Toggle ATL Nature on projects
ATL perspective provides two new actions available on projects, by right-clicking: under the ATL perspective, you can now convert any project to an ATL project. This action adds the ATL nature to the project, which makes every .atl files inside of the project to be compiled as a .asm file. You can remove the ATL nature from an ATL project, regardless of the perspective you are in.
Core Changes
API refactoring
ATL API has been refactored in that release, to provide a better support for:
- launching transformation from Java code, inside & outside of Eclipse
- multiple ATL Virtual Machines use
- HOT (High-Order Transformations) utilities: ATL compilation from an ATL model, .atl files parsing, generation
For more details, please refer to the documentation.
In-place Transformations
ATL refining mode consists on transforming a model itself, only rules that do not perform simple copy need to be specified, with all bindings (similar to superimposition but with an implicit copy transformation). In the first refining mode version, the ATL VM was copying the whole model to a new one, applying modifications specified by the rules at the same time. It was not enough efficient and there was no identity preserving.

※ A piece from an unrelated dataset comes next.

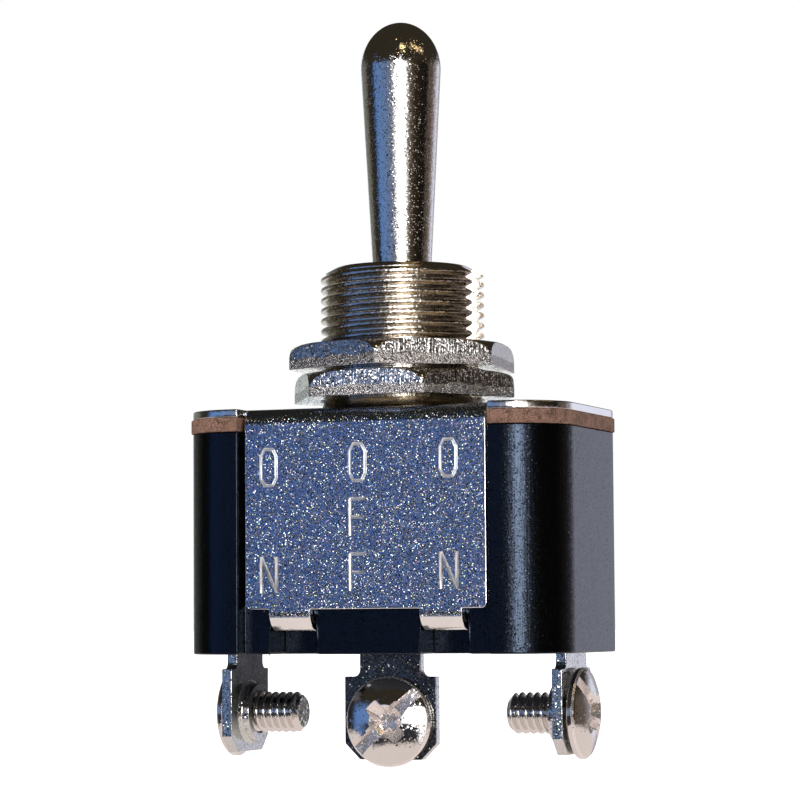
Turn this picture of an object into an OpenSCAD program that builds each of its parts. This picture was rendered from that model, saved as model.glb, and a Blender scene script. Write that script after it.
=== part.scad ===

In that release, the refining mode works by performing in-place transformation. It still keeps ATL semantics (i.e., write-only target model during rule execution) but performs well-enough for interactive usage and preserves elements identity.
An example of that mode is embedded into ATL SDK, you can install it from eclipse: New → Example... → ATL → Public to private Example
Ant tasks
ATL now embeds its own set of ant tasks, which are quite similar to the AM3 ones. The task API is extensible and can be improved to support new functionalities – or to redo old AM3 ones. An example of ant launching is integrated into the Public to private Example.